Indicate that you would like to go to the "péage" (Highway toll gate). Almost 50% of the people passing through the péage are going straight to Clermont-Ferrand. So have a good ride!

Public transport

You can black-ride the metro, just go in quickly after someone. On bus and tram controls are quite frequent. Alternatively look for used tickets left around by people. The tickets can be used up to an hour after they were validated. Tickets also work for all public transport in the city.

Free Internet

You can have free access to internet in public libraries. Near Gare Part-Dieu - central railway station - (exit on the eastside) there's a shopping mall called La Part-Dieu that offers free and unlimited wi-fi. Next to the left of this shopping center Bibliotheque Municipale de Lyon offers free internet, too.


Free showers at Bains Douches in the 1st (metro Croix Paquet) and 7th (metro Debourg) arrondissement. Closed on tuesday afternoon, saturday and sunday. Staff give you soap and towel if you need.

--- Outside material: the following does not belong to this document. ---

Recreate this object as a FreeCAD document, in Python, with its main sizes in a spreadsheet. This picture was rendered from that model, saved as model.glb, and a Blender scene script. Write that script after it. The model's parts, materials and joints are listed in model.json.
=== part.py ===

The parks on Fourvière Hill in Vieux Lyon are peaceful at night and if you are too, no one will bother you for camping out there. It's nearby, but it feels so far outside of the city that you can get a relaxing night of sleep without worrying about police or thieves. It is however quite difficult to find a flat place there. If you don't have other options you can spend the night in Part-Dieu shopping center. Surveillance staff don't bother you if mantain a low-profile.